The novel frames the mystery with an ongoing conversation between Inspector O and a Western intelligence agent, Richie Molloy. Using such a device not only permits us to learn more about North Korean culture — Molloy and O argue frequently about cultural and political issues — it gives us a sketchy notion of what Church must have done in this area. It’s easy to see Molloy as an analogue for Church, as Molloy’s interest in the case relates mostly to its implications to the Korean government, although his motives are never quite clear. Both men are experts at hiding their own feelings and intentions, lending extra tension to the dual storylines, which Church juggles quite capably. The frame story also occasionally undercuts the tension, by revealing facts (including the death of an important character) well before the central story does. But it is, on the whole, an effective device, especially from a first-time writer like Church.

The case itself is a simple one, to the point that it becomes quickly subsumed by the swirling activity around it. An unidentified man with false Finnish identification papers is found at the Koryo, the main luxury hotel in Pyongyang. Instantly, a squabble erupts among various government agencies over how the investigation will be handled — the Foreign Ministry wants to avoid a scandal, while Military Security has an interest they won’t reveal, yet they refuse to get involved on O’s behalf.

Surrounding it all is the mystery of the car O is sent to photograph at the start of the book, and the conniving Kim and Kang who try to pull O and his superior, Pak, in different directions. O never knows whom to trust — but he knows he can’t really trust anyone, not in a society where he has to leave a note for the secret police to be neater when they routinely ransack his room.

Inspector O is sent around the country, giving us glimpses of how outlaw border towns differ from the tightly controlled capital, as well as the ways North Koreans circumvent the constant presence of oppressive party officials. O himself is no card-carrying, blind follower of regulations; his simple refusal to wear the party’s pin on his shirt is enough to get him into trouble with every official he meets. And even as we root for the well-intentioned O to discover the truth, we know his quest is quixotic and fruitless. Life covers the truth in so many layers, and the repressive, secretive regime of North Korea only adds to the confusion.
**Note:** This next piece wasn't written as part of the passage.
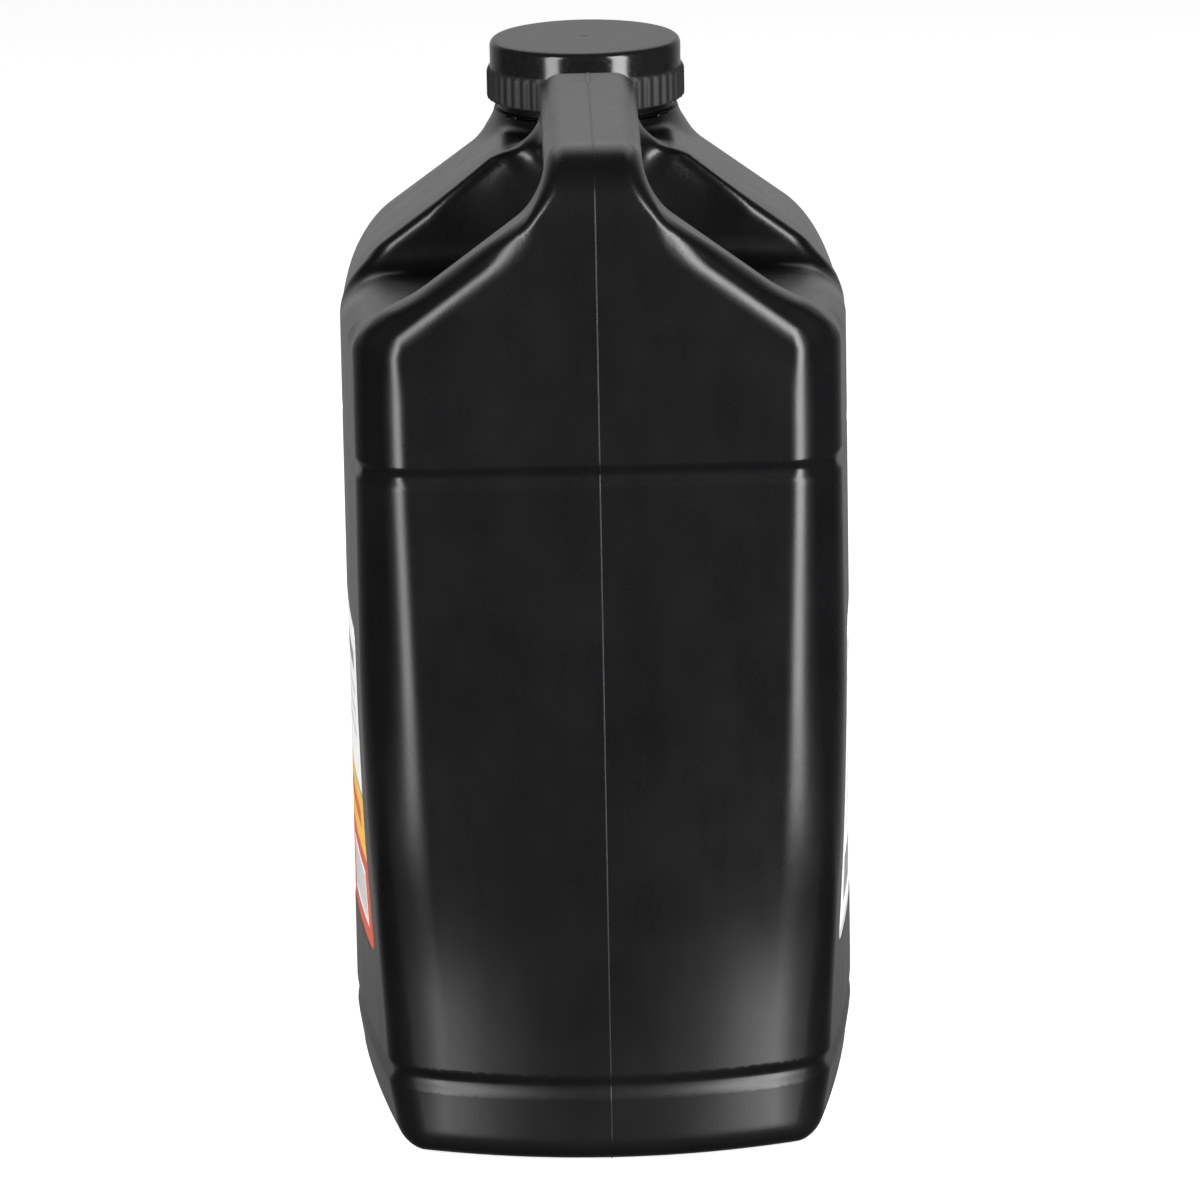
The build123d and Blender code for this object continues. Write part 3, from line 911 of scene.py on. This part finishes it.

A Corpse in the Koryo ends up being only nominally about the unidentified corpse, of course, and some readers might feel as powerless as Inspector O as they are dragged with him from town to town and from corrupt official to crafty agent. But such is Church’s talent that we know this is his intention, for this book is a piece of the country that is its setting. Gripping, fascinating, and with a plot with more twists and turns than a rural mountain road, Corpse in the Koryo will entertain and enlighten fans of spy thrillers as well as those looking for a glimpse behind the impenetrable North Korean borders.